В творчестве своем Алданов не столько живописец, сколько скульптор. Его герои выделены, большей частью, с такой скульптурной всесторонностью, что нечего и добавить. Люди у него не намечены, они полностью показаны, и нам не приходится догадываться по одной черте о всех остальных свойствах того или иного характера: мы человека видим и знаем. Именно она, эта алдановская скульптурная галерея, производит впечатление «мира», хотя от скульптурности порой и кажется, что перед нами мир застывший, безмолвный, показанный нам будто ночью, при вспышке молнии. Каждый отдельный персонаж отчетливо ясен, в особенности персонажи второстепенные, – и как на шедевр Алданова следует в этом смысле указать на Семена Исидоровича Кременецкого из «Ключа», «Бегства» и «Пещеры», видного адвоката, неплохого человека, в сущности даже не глупого человека, но такого, однако, образ которого мог бы послужить для объяснения непереводимого, не совсем понятного иностранцам слова «пошлость»[7] Русская литература давно ждала своего мосье Омэ («Мадам Бовари»), и наконец в Кременецком дождалась его. Ничего не будет удивительного, если когда-нибудь имя это станет столь же понятно в психическом своем составе, столь же «нарицательно», как имя Обломова или, скажем, Рудина.

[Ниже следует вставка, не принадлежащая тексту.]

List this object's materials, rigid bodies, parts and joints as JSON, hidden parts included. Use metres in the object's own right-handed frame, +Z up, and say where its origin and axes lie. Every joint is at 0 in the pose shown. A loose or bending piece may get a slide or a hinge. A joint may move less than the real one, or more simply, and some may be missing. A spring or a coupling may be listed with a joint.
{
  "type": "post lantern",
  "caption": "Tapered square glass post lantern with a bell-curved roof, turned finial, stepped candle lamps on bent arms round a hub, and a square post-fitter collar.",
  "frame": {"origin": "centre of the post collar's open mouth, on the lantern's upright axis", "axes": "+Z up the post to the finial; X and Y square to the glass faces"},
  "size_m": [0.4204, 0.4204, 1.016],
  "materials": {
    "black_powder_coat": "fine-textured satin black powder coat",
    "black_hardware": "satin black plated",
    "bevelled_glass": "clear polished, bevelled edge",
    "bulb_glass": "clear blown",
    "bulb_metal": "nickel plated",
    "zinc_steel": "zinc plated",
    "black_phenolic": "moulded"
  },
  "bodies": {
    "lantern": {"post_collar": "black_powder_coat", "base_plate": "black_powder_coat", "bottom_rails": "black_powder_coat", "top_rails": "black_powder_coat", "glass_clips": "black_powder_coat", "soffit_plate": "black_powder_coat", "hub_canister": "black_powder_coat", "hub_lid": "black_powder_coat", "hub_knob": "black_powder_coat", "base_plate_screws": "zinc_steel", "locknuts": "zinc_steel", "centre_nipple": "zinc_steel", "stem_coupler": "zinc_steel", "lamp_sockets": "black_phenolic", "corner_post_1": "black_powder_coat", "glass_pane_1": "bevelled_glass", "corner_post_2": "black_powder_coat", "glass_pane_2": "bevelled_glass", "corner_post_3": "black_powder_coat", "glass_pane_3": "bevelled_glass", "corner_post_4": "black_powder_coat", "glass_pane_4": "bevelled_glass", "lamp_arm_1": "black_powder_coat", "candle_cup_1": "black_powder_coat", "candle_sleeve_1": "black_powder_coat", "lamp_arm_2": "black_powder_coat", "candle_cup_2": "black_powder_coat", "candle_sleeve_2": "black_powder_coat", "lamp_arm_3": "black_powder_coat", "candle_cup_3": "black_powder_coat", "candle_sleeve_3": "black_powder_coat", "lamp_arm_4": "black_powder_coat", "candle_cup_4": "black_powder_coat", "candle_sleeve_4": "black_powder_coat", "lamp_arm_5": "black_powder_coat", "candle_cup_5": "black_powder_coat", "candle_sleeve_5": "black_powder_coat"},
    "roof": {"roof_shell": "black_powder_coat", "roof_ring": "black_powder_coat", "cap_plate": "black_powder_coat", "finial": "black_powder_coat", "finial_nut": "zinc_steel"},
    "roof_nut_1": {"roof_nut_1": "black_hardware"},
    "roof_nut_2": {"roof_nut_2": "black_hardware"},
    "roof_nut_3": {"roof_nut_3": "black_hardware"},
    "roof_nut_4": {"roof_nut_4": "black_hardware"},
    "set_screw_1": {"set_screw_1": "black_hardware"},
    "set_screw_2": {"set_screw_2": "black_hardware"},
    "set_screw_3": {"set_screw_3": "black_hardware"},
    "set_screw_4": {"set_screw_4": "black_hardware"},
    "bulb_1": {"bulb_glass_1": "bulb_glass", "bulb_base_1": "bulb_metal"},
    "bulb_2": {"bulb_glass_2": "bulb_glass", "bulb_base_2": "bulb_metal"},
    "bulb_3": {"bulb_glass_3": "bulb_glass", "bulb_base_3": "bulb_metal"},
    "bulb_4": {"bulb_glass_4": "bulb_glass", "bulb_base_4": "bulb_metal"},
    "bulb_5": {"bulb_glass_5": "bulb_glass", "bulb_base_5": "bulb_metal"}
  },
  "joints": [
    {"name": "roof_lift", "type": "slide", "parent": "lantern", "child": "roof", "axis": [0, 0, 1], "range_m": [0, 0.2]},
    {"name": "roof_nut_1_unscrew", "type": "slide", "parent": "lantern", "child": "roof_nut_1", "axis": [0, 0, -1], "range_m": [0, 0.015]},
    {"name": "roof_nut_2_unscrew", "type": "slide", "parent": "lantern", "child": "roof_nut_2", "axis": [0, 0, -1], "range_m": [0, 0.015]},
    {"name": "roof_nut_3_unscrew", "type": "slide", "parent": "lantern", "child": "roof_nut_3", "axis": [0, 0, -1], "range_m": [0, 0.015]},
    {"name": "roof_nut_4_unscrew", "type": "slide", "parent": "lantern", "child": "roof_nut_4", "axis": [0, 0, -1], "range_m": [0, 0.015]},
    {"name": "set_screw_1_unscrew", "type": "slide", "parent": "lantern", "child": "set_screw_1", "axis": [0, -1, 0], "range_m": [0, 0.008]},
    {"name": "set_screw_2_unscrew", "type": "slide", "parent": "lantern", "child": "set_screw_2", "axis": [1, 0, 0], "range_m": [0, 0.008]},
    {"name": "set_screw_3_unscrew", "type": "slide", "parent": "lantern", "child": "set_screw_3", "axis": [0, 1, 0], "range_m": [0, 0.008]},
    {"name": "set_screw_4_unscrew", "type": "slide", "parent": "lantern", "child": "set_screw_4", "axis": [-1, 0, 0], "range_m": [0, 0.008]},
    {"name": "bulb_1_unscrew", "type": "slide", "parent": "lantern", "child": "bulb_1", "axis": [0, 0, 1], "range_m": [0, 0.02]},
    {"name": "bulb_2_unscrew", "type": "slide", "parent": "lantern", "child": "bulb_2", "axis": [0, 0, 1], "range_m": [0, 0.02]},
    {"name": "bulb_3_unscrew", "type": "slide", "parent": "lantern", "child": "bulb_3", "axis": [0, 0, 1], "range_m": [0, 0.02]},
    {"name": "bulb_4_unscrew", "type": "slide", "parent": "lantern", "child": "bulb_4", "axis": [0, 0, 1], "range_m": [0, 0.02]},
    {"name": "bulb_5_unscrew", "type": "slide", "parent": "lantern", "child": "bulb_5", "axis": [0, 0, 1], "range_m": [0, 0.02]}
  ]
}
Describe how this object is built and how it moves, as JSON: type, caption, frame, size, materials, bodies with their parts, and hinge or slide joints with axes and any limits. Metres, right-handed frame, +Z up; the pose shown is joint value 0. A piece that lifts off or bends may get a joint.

Кременецкий – личность ни в каком отношении не замечательная, человек он вполне средний. Но некоторая симпатия автора к своему герою нет-нет да и дает себя знать в алдановском повествовании, как чувствуется она и в «Истоках» по отношению к профессору Чернякову, не очень далеко от Кременецкого ушедшему. Объяснение и оправдание этой симпатии можно найти в самом конце «Пещеры», на одной из тех редких страниц, где Алданов, касаясь вопросов важных и, так сказать, основных, высказывает и свое отношение к ним. Впрочем, в «Пещере» говорит не он, а Декарт, но автор явно с его словами согласен:

– В трудных человеческих делах я побаиваюсь всякой новой правды. Но та правда, которая при первом своем появлении выражает намерение осчастливить мир, внушает мне смертельный, непреодолимый ужас… Вы спрашиваете о выходе? Он был бы для руководителей мира в единении честных людей всех верований, в прочном искреннем союзе для работы, которой всем хватит надолго: для вековой работы над медленным, очень медленным улучшением черной природы человека.

вернуться

6

«Ульмская ночь» на первый взгляд противоречит такому утверждению. Но и в ней автор, не случайно выбрав форму диалога, высказывает от лица обоих собеседников суждения порой одинаково веские, и далеко не всегда ясно, на чьей стороне он сам.

вернуться

7

Набоков, верный себе, в аналогичном случае привел другой пример пошлости – Гете.